Une chronique de Thierry Lentz : Napoléon « antisémite » ?
Thierry Lentz © Éditions Perrin / Bruno Klein 2020

La politique de Napoléon à l’égard des Juifs a été diversement appréciée par les historiens qui se demandent si elle fut bénéfique, intermédiaire ou « infâme », ce dernier qualificatif étant plus particulièrement réservé à un des décrets de mars 1808 sur l’organisation de leur culte. L’Empereur voulut surtout rationaliser l’émancipation proclamée par la Révolution et la transformer en assimilation, pour mettre fin aux conflits entre les communautés juives et le reste de la société.
C’est au moment de la crise économique de 1805 que le gouvernement se soucia d’eux. L’usure pratiquée par certains prêteurs juifs d’Alsace avait en effet provoqué des troubles dont l’écho remonta jusqu’à l’Empereur de passage à Strasbourg. De retour dans la capitale, il confia le dossier au Conseil d’État. En conséquence des rapports qui lui furent remis, deux mesures immédiates furent prises : un moratoire d’un an sur les dettes contractées auprès des juifs dans l’Est (décret du 30 mai 1806) et la convocation à Paris d’une assemblée de notables juifs (15 juillet 1806).

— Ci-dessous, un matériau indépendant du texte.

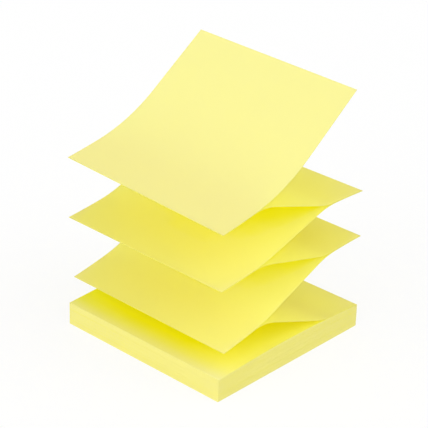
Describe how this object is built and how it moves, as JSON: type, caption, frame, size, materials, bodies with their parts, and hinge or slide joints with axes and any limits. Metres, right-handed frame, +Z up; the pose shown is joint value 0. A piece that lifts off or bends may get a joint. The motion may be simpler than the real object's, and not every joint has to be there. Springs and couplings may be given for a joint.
{
  "type": "sticky note pad",
  "caption": "Pad of square sticky notes joined along alternate edges like a fan fold, with its top notes drawn up into a loose zigzag above a low flat block.",
  "frame": {"origin": "centre of the block's flat underside, on the surface that the pad rests on", "axes": "+Z up, Y along the stuck edges of the notes, +X towards the edge where the lowest drawn note is stuck to the block and the top note's free edge rises, -Y the near side that shows the zigzag"},
  "size_m": [0.076, 0.076, 0.0998],
  "materials": {
    "note_paper": "matt uncoated pale yellow paper",
    "stacked_paper": "matt pale yellow paper, cut edges of a stack at its sides"
  },
  "bodies": {
    "root": {"pad_block": "stacked_paper", "note_6": "note_paper", "note_5": "note_paper", "note_4": "note_paper", "note_3": "note_paper", "note_2": "note_paper", "note_1": "note_paper"}
  },
  "joints": []
}
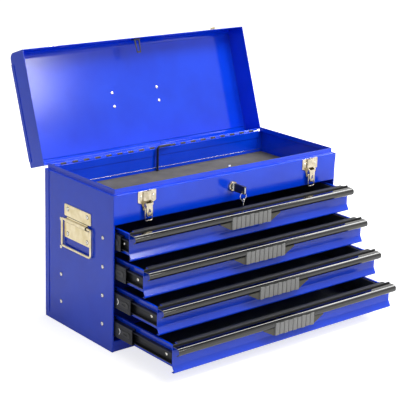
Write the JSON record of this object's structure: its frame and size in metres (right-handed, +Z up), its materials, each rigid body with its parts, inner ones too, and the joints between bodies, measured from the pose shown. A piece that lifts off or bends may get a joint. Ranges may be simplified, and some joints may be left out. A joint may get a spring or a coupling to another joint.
{
  "type": "portable tool box with drawers",
  "caption": "Portable steel tool box with a lift-up lid over a till, stepped ball-slide drawers, draw latches, a cylinder lock and folding handles.",
  "frame": {"origin": "centre of the case on the underside of its base", "axes": "+X to the right, the drawers open towards -Y, +Z up"},
  "size_m": [0.5338, 0.5006, 0.485],
  "materials": {
    "blue_coat": "gloss royal-blue powder coat",
    "plated_bright": "nickel plate",
    "plated_cream": "yellow-tinged zinc plate",
    "rivet_steel": "zinc-plated rivet heads",
    "slide_black": "black-coated slide steel",
    "pull_grey": "dark grey polished aluminium",
    "liner_black": "ribbed drawer mat",
    "liner_grey": "textured till mat",
    "grip_black": "moulded grip",
    "key_black": "moulded key head",
    "key_steel": "bright key steel",
    "bar_dark": "dark-coated rod",
    "spring_steel": "spring steel"
  },
  "bodies": {
    "case": {"side_panel_left": "blue_coat", "side_panel_right": "blue_coat", "back_panel": "blue_coat", "base_panel": "blue_coat", "front_apron": "blue_coat", "till_tray": "blue_coat", "till_liner": "liner_grey", "hinge_leaf_case": "blue_coat", "hinge_pin": "plated_bright", "case_rivets": "rivet_steel", "slide_cabinet_members": "slide_black", "slide_ball_cages": "plated_bright", "latch_bases": "plated_bright", "side_handle_plates": "plated_cream", "lock_housing": "plated_bright", "lock_bar_spring": "spring_steel"},
    "lid": {"lid_shell": "blue_coat", "lid_ends": "blue_coat", "hinge_leaf_lid": "blue_coat", "lid_keepers": "plated_bright", "lock_strike": "plated_bright", "lid_handle_brackets": "plated_bright", "lid_rivets": "rivet_steel"},
    "carry_handle": {"lid_handle_bail": "plated_bright", "lid_handle_grip": "grip_black"},
    "drawer_1": {"drawer_pan_1": "blue_coat", "drawer_front_1": "blue_coat", "drawer_pull_1": "pull_grey", "drawer_liner_1": "liner_black", "slide_drawer_members_1": "slide_black"},
    "slide_middle_1": {"slide_middle_members_1": "slide_black"},
    "drawer_2": {"drawer_pan_2": "blue_coat", "drawer_front_2": "blue_coat", "drawer_pull_2": "pull_grey", "drawer_liner_2": "liner_black", "slide_drawer_members_2": "slide_black"},
    "slide_middle_2": {"slide_middle_members_2": "slide_black"},
    "drawer_3": {"drawer_pan_3": "blue_coat", "drawer_front_3": "blue_coat", "drawer_pull_3": "pull_grey", "drawer_liner_3": "liner_black", "slide_drawer_members_3": "slide_black"},
    "slide_middle_3": {"slide_middle_members_3": "slide_black"},
    "drawer_4": {"drawer_pan_4": "blue_coat", "drawer_front_4": "blue_coat", "drawer_pull_4": "pull_grey", "drawer_liner_4": "liner_black", "slide_drawer_members_4": "slide_black"},
    "slide_middle_4": {"slide_middle_members_4": "slide_black"},
    "latch_lever_right": {"latch_lever_right": "plated_bright"},
    "latch_bail_right": {"latch_bail_right": "plated_bright"},
    "side_bail_right": {"side_bail_right": "plated_cream"},
    "latch_lever_left": {"latch_lever_left": "plated_bright"},
    "latch_bail_left": {"latch_bail_left": "plated_bright"},
    "side_bail_left": {"side_bail_left": "plated_cream"},
    "lock_plug": {"lock_plug": "plated_bright"},
    "key": {"key": "key_black"},
    "key_ring": {"key_ring": "key_steel"},
    "spare_key": {"spare_key": "key_steel"},
    "lock_bar": {"lock_bar": "bar_dark"}
  },
  "joints": [
    {"name": "lid_hinge", "type": "hinge", "parent": "case", "child": "lid", "pos_m": [0, 0.1077, 0.281], "axis": [1, 0, 0], "range_deg": [0, 109]},
    {"name": "carry_handle_pivot", "type": "hinge", "parent": "lid", "child": "carry_handle", "pos_m": [0, 0.19443, 0.3624], "axis": [1, 0, 0], "range_deg": [-19, 161]},
    {"name": "drawer_slide_1", "type": "slide", "parent": "case", "child": "drawer_1", "axis": [0, -1, 0], "range_m": [-0.04, 0.14]},
    {"name": "middle_slide_1", "type": "slide", "parent": "case", "child": "slide_middle_1", "axis": [0, -1, 0], "range_m": [-0.02, 0.07]},
    {"name": "drawer_slide_2", "type": "slide", "parent": "case", "child": "drawer_2", "axis": [0, -1, 0], "range_m": [-0.08, 0.1]},
    {"name": "middle_slide_2", "type": "slide", "parent": "case", "child": "slide_middle_2", "axis": [0, -1, 0], "range_m": [-0.04, 0.05]},
    {"name": "drawer_slide_3", "type": "slide", "parent": "case", "child": "drawer_3", "axis": [0, -1, 0], "range_m": [-0.119, 0.061]},
    {"name": "middle_slide_3", "type": "slide", "parent": "case", "child": "slide_middle_3", "axis": [0, -1, 0], "range_m": [-0.0595, 0.0305]},
    {"name": "drawer_slide_4", "type": "slide", "parent": "case", "child": "drawer_4", "axis": [0, -1, 0], "range_m": [-0.1605, 0.0195]},
    {"name": "middle_slide_4", "type": "slide", "parent": "case", "child": "slide_middle_4", "axis": [0, -1, 0], "range_m": [-0.08025, 0.00975]},
    {"name": "latch_lever_right_pivot", "type": "hinge", "parent": "case", "child": "latch_lever_right", "pos_m": [0.1905, -0.1114, 0.257], "axis": [-1, 0, 0], "range_deg": [0, 100]},
    {"name": "latch_bail_right_pivot", "type": "hinge", "parent": "latch_lever_right", "child": "latch_bail_right", "pos_m": [0.1905, -0.1114, 0.25], "axis": [-1, 0, 0], "range_deg": [0, 90]},
    {"name": "side_bail_right_pivot", "type": "hinge", "parent": "case", "child": "side_bail_right", "pos_m": [0.2632, 0, 0.204], "axis": [0, -1, 0], "range_deg": [0, 90]},
    {"name": "latch_lever_left_pivot", "type": "hinge", "parent": "case", "child": "latch_lever_left", "pos_m": [-0.1905, -0.1114, 0.257], "axis": [-1, 0, 0], "range_deg": [0, 100]},
    {"name": "latch_bail_left_pivot", "type": "hinge", "parent": "latch_lever_left", "child": "latch_bail_left", "pos_m": [-0.1905, -0.1114, 0.25], "axis": [-1, 0, 0], "range_deg": [0, 90]},
    {"name": "side_bail_left_pivot", "type": "hinge", "parent": "case", "child": "side_bail_left", "pos_m": [-0.2632, 0, 0.204], "axis": [0, 1, 0], "range_deg": [0, 90]},
    {"name": "lock_turn", "type": "hinge", "parent": "case", "child": "lock_plug", "pos_m": [0, -0.105, 0.2557], "axis": [0, 1, 0], "range_deg": [0, 90]},
    {"name": "key_draw", "type": "slide", "parent": "lock_plug", "child": "key", "axis": [0, -1, 0], "range_m": [0, 0.018]},
    {"name": "ring_swing", "type": "hinge", "parent": "key", "child": "key_ring", "pos_m": [0, -0.1356, 0.25135], "axis": [1, 0, 0], "range_deg": [-35, 35]},
    {"name": "spare_key_swing", "type": "hinge", "parent": "key_ring", "child": "spare_key", "pos_m": [0, -0.1356, 0.23735], "axis": [1, 0, 0], "range_deg": [-35, 35]},
    {"name": "lock_bar_drop", "type": "slide", "parent": "case", "child": "lock_bar", "axis": [0, 0, -1], "range_m": [0, 0.00605], "deforming": ["lock_bar_spring"]}
  ],
  "couplings": [
    {"joint": "middle_slide_1", "follows": "drawer_slide_1", "ratio": 0.5},
    {"joint": "middle_slide_2", "follows": "drawer_slide_2", "ratio": 0.5},
    {"joint": "middle_slide_3", "follows": "drawer_slide_3", "ratio": 0.5},
    {"joint": "middle_slide_4", "follows": "drawer_slide_4", "ratio": 0.5},
    {"joint": "lock_bar_drop", "follows": "lid_hinge", "m_per_rad": 0.0031539}
  ]
}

Cette assemblée « laïque » de 111 délégués se mit au travail dans les semaines suivantes. Elle consacra ses travaux à répondre à une série de questions précises telles : est-il licite aux juifs d’épouser plusieurs femmes ? sont-ils hostiles aux mariages mixtes ? pensent-ils qu’ils doivent défendre la France, leur patrie ? etc. Le rapport final permit autant d’informer le gouvernement que d’engager les communautés par les réponses qui avaient été faites. En conséquence, Napoléon ordonna au ministre de l’Intérieur Champagny de préparer pour le début de l’année suivante la réunion à Paris d’un « Grand Sanhédrin », institution disparue depuis 1 700 ans, récréée autant pour des motifs symboliques qu’en raison de l’absence d’autorités judaïques compétentes pour édicter des règles générales. Comme dans les temps anciens, 71 personnes dont 45 rabbins devaient y siéger afin de valider les réponses faites par l’assemblée des notables, sous la présidence du grand rabbin de Strasbourg, David Sintzheim. La réunion dura un mois, du 9 février au 9 mars 1807.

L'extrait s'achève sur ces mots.